You cannot rely on this record in your tax affairs. It is not binding and provides you with no protection (including from any underpaid tax, penalty or interest). In addition, this record is not an authority for the purposes of establishing a reasonably arguable position for you to apply to your own circumstances. For more information on the status of edited versions of private advice and reasons we publish them, see PS LA 2008/4.

Edited version of private advice

Authorisation Number: 1051655057925

Date of advice: 01 April 2020

Ruling

Subject: Business deductions

Question 1

Is the company entitled to a deduction for the cost of accommodation in respect of the employee's share?

Answer

Yes.

A loss or outgoing is not deductible under section 8-1 of the Income Tax Assessment Act 1997 (ITAA 1997) to the extent that it is incurred in respect of providing entertainment (section 32-5 of the ITAA 1997).

Providing accommodation by way of recreation is considered to be entertainment.

However, Section 32-5 of the ITAA 1997 does not stop the company from deducting a loss or outgoing to the extent that it is incurred in respect of providing 'entertainment' by way of a fringe benefit (section 32-20 of the ITAA 1997).

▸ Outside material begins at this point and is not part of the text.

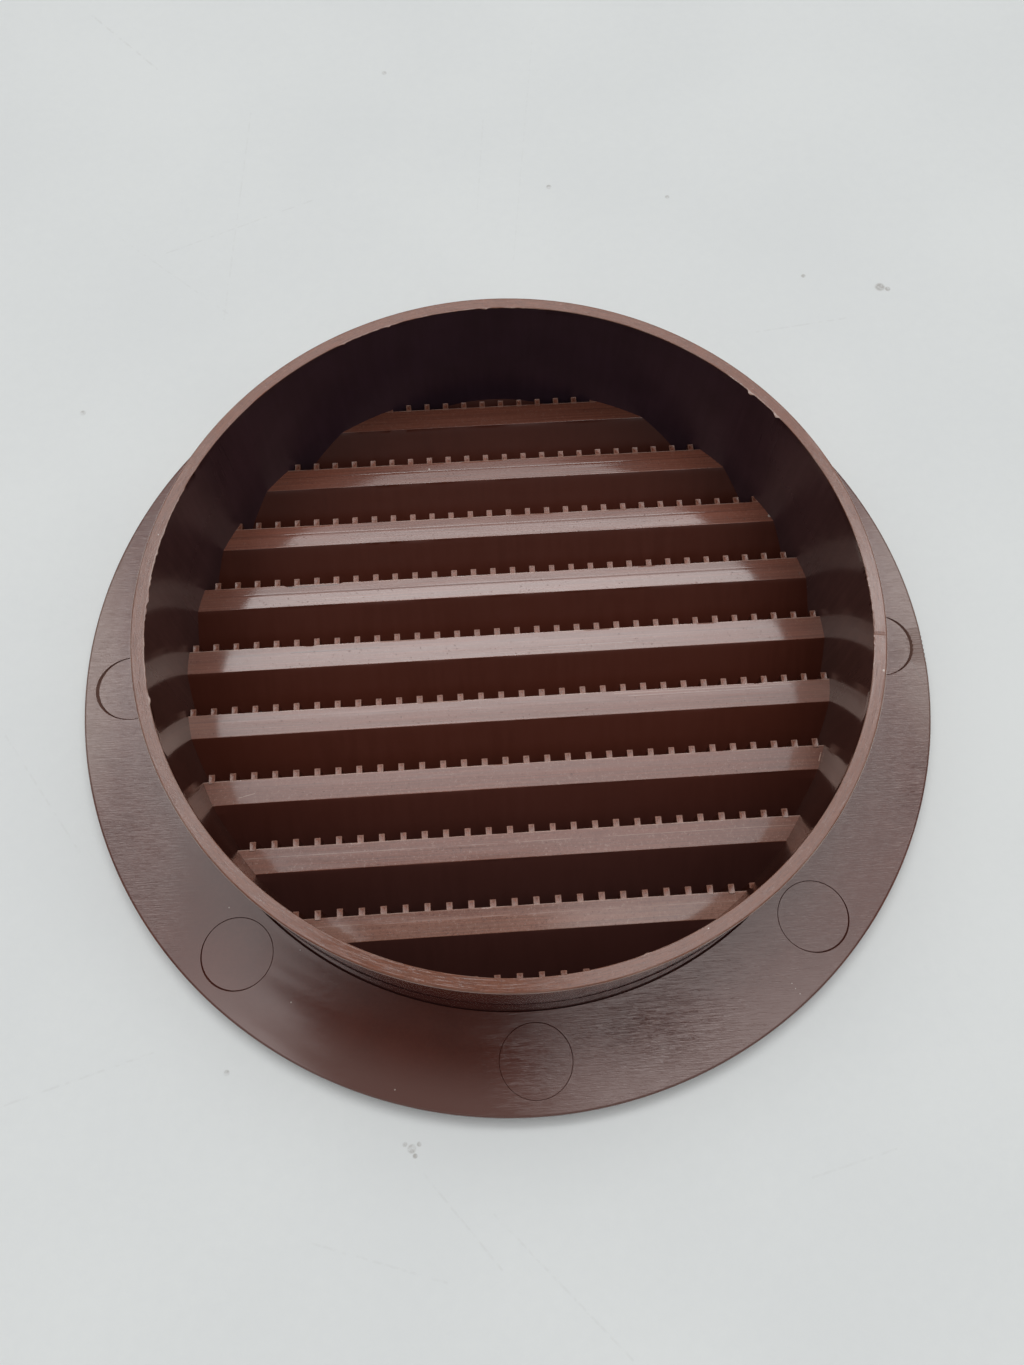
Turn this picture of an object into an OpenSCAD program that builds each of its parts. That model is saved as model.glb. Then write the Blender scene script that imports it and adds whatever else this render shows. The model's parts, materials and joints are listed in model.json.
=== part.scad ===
// Round louvred vent grille with a push-in collar, moulded in one piece.
// Millimetres. The origin is the centre of the front face, and +Z runs out of the back
// along the collar. The slats run along X, and their channels fall towards -Y at the front.

/* [Flange] */
// Outside diameter of the flange
flange_d = 126; // [122:0.5:150]
// Thickness of the flange
flange_t = 3.5; // [3:0.1:5]
// Radius of the flange's outer edge on the front face
front_edge_r = 1.2; // [0.5:0.1:1.5]
// Radius of the flange's outer edge on the back face
back_edge_r = 0.4; // [0.2:0.1:1]

/* [Collar] */
// Outside diameter of the collar where it enters the duct
collar_d = 98.5; // [90:0.5:104]
// Height of the collar above the flange's back face
collar_h = 22.5; // [16:0.5:40]
// Wall thickness at the collar's rim
rim_wall = 1.8; // [1.6:0.1:2.4]
// Draft angle of the collar's inner wall
draft = 1; // [0.5:0.1:1.5]
// Growth of the collar's outer radius towards its root
root_swell = 0.45; // [0.2:0.05:0.8]
// Height over which the collar swells to its root
root_swell_h = 6; // [4:0.5:8]
// Radius of the rim's outer edge
rim_outer_edge_r = 0.35; // [0.2:0.05:0.6]
// Radius of the rim's inner edge
rim_inner_edge_r = 0.1; // [0.05:0.05:0.4]

/* [Louvres] */
// Distance from one slat to the next
slat_pitch = 10; // [9:0.1:12]
// Width of the flat land along the top of each slat
land_w = 3.5; // [3:0.1:4.5]
// Height of the lands above the flange's back face
land_rise = 3; // [2:0.1:5]
// Angle of the slats' sloping faces above the front face
slat_angle = 45; // [40:1:60]
// Height of the upright lip along the inner edge of each land
lip_h = 0.8; // [0.5:0.1:1.5]
// Radius of the outer edge of each land
land_edge_r = 0.1; // [0.05:0.05:0.5]
// Distance from the centre line to the outer edge of the land nearest it
slat_offset = 0.5; // [0:0.1:3]
// Distance that the slat sunk in the collar wall at +Y stands in from its place in the row
wall_slat_shift = 1; // [0:0.1:2]

/* [Insect comb] */
// Distance from one bar of the comb to the next
bar_pitch = 2.97; // [2.5:0.01:4]
// Width of each bar
bar_w = 0.85; // [0.6:0.05:1.2]
// Distance that each bar stands out from its slat's lip
bar_reach = 1.05; // [0.6:0.05:1.5]

/* [Ejector marks] */
// Number of ejector marks round the flange's back face
mark_count = 8; // [4:1:12]
// Diameter of each ejector mark
mark_d = 9.8; // [6:0.1:10]
// Depth of each ejector mark
mark_depth = 0.3; // [0.1:0.05:0.8]
// Distance that the marks sit in from the middle of the flange's ring towards the collar
mark_shift = 0.3; // [0:0.05:0.5]

/* [Hidden] */
// Distance that the louvres run into the collar wall, so that they are one solid with it
wall_bite = 0.8;
// Distance that each bar runs into its slat's lip
lip_bite = 0.1;
// Height by which the cut of an ejector mark clears the flange's back face
cut_clearance = 1;

flange_r = flange_d / 2;
collar_r = collar_d / 2;
root_r = collar_r + root_swell;
rim_z = flange_t + collar_h;
rim_inner_r = collar_r - rim_wall;
// Inner radius of the drafted wall at height z
function wall_r(z) = rim_inner_r - (rim_z - z) * tan(draft);

land_z = flange_t + land_rise;
// Distance along Y that a sloping face covers over height h
function slope_run(h) = h / tan(slat_angle);

// The slats and bars that reach the opening, counted along +Y from the centre line
opening_r = wall_r(land_z) + wall_bite;
first_slat = floor((-opening_r - land_w - bar_reach - slat_offset) / slat_pitch) + 1;
last_slat = ceil((opening_r + slope_run(land_z) - slat_offset) / slat_pitch) - 1;
// Number of bars on each side of the middle in the row that crosses the opening at y
function bars_each_side(y) =
    abs(y) < opening_r ? floor(sqrt(opening_r * opening_r - y * y) / bar_pitch + 0.5) : 0;
mark_ring_r = (flange_r + root_r) / 2 - mark_shift;

$fn = 120;

// Outline of half the flange and collar, to be turned about the collar's axis.
// Each convex edge is cut back to its tangent points and filled by a circle.
module ring_profile() {
    polygon([
        [wall_r(0), 0],
        [flange_r - front_edge_r, 0],
        [flange_r, front_edge_r],
        [flange_r, flange_t - back_edge_r],
        [flange_r - back_edge_r, flange_t],
        [root_r, flange_t],
        [collar_r, flange_t + root_swell_h],
        [collar_r, rim_z - rim_outer_edge_r],
        [collar_r - rim_outer_edge_r, rim_z],
        [rim_inner_r + rim_inner_edge_r, rim_z],
        [rim_inner_r, rim_z - rim_inner_edge_r]
    ]);
    translate([flange_r - front_edge_r, front_edge_r]) circle(r = front_edge_r);
    translate([flange_r - back_edge_r, flange_t - back_edge_r]) circle(r = back_edge_r);
    translate([collar_r - rim_outer_edge_r, rim_z - rim_outer_edge_r]) circle(r = rim_outer_edge_r);
    translate([rim_inner_r + rim_inner_edge_r, rim_z - rim_inner_edge_r]) circle(r = rim_inner_edge_r);
}

// Shallow round marks that the ejector pins left in the flange's back face
module ejector_marks() {
    for (i = [0 : mark_count - 1])
        rotate(i * 360 / mark_count)
            translate([mark_ring_r, 0, flange_t - mark_depth])
                cylinder(d = mark_d, h = mark_depth + cut_clearance);
}

// Cross-section of one slat: the land on top, its lip at +Y and two sloping faces
// that run down to the front face. The land's outer edge is at zero.
module slat_profile() {
    edge_cut = land_edge_r * tan(slat_angle / 2);
    polygon([
        [edge_cut, land_z],
        [land_w, land_z],
        [land_w, land_z - lip_h],
        [land_w - slope_run(land_z - lip_h), 0],
        [-slope_run(land_z), 0],
        [-edge_cut * cos(slat_angle), land_z - edge_cut * sin(slat_angle)]
    ]);
    translate([edge_cut, land_z - land_edge_r]) circle(r = land_edge_r);
}

module slat() {
    rotate([90, 0, 90])
        linear_extrude(height = 2 * opening_r, center = true)
            slat_profile();
}

// Upright bars that close the gap behind one slat, from its lip to the foot of the next.
// There are none where count is zero.
module comb(count) {
    if (count > 0)
        for (i = [-count : count - 1])
            translate([(i + 0.5) * bar_pitch - bar_w / 2, land_w - lip_bite, 0])
                cube([bar_w, bar_reach + lip_bite, land_z]);
}

// All the slats and combs, trimmed to a disc that runs into the collar wall
module louvres() {
    intersection() {
        for (k = [first_slat : last_slat]) {
            land_y = slat_offset + k * slat_pitch - (k == last_slat ? wall_slat_shift : 0);
            translate([0, land_y, 0]) {
                slat();
                comb(bars_each_side(land_y + land_w));
            }
        }
        cylinder(r1 = wall_r(0) + wall_bite, r2 = opening_r, h = land_z);
    }
}

module vent_grille() {
    color([0.36, 0.25, 0.22]) {
        difference() {
            rotate_extrude() ring_profile();
            ejector_marks();
        }
        louvres();
    }
}

vent_grille();
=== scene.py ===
import json
import math
import random

import bmesh
import bpy
from mathutils import Matrix, Vector, noise


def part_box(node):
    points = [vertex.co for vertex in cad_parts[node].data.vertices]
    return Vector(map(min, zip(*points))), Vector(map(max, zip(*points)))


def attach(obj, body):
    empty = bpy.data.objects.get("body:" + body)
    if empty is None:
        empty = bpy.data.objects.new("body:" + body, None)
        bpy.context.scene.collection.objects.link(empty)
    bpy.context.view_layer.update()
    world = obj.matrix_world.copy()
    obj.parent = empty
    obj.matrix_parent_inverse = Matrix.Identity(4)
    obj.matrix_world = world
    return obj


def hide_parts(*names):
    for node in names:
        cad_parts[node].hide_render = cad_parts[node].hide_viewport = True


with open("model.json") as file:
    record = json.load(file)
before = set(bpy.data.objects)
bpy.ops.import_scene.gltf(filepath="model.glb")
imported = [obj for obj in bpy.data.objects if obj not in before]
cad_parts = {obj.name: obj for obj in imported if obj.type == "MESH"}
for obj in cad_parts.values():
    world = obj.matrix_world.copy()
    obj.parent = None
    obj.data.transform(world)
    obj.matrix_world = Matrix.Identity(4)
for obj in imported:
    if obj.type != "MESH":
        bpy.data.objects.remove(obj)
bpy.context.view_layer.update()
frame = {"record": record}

# A round louvred vent grille, moulded in brown plastic, lies face down on white paper.
# Sizes are in millimetres and angles in degrees. Millimetres become metres where a mesh,
# the camera or a texture is made.
MM = 0.001
BODY = "root"
NODE = "vent_grille"
SEED = 7

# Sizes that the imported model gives
low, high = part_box(NODE)
mounts = {mount["name"]: mount for mount in frame["record"]["mounts"]}
FLANGE_R = (high.x - low.x) / 2 / MM
RIM_Z = high.z / MM
FLANGE_T = mounts["wall_face"]["pos_m"][2] / MM
COLLAR_R = mounts["collar"]["dims"]["r_mm"]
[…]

The proportion of the cost of accommodation that relates to the company's employee is a Fringe Benefit and is therefore deductible under section 8-1 of the ITAA 1997.

Question 2

Is the company entitled to a deduction for the cost of accommodation in respect of the individual's share?

Answer

Yes.

A loss or outgoing is not deductible under section 8-1 of the ITAA 1997 to the extent that it is incurred in respect of providing entertainment (section 32-5 of the ITAA 1997).

Providing accommodation by way of recreation is considered to be entertainment.

However, section 32-50 of the ITAA 1997 provides that the prohibition in section 32-5 of the ITAA 1997 does not apply to a loss or outgoing incurred in providing entertainment free of charge to members of the public who are sick, disabled, poor or otherwise disadvantaged.

Accordingly, the proportion of the cost of accommodation that relates to the individual is deductible under section 8-1 of the ITAA 1997.

This ruling applies for the following period:

Financial year ending 30 June 20XX

The scheme commences on:

1 July 20XX

Relevant facts and circumstances

The company has paid for several nights' accommodation for its employee and an individual who is disabled, for a personal short term holiday for free.

The employee and the individual have paid for their own costs for travel and food and personal items.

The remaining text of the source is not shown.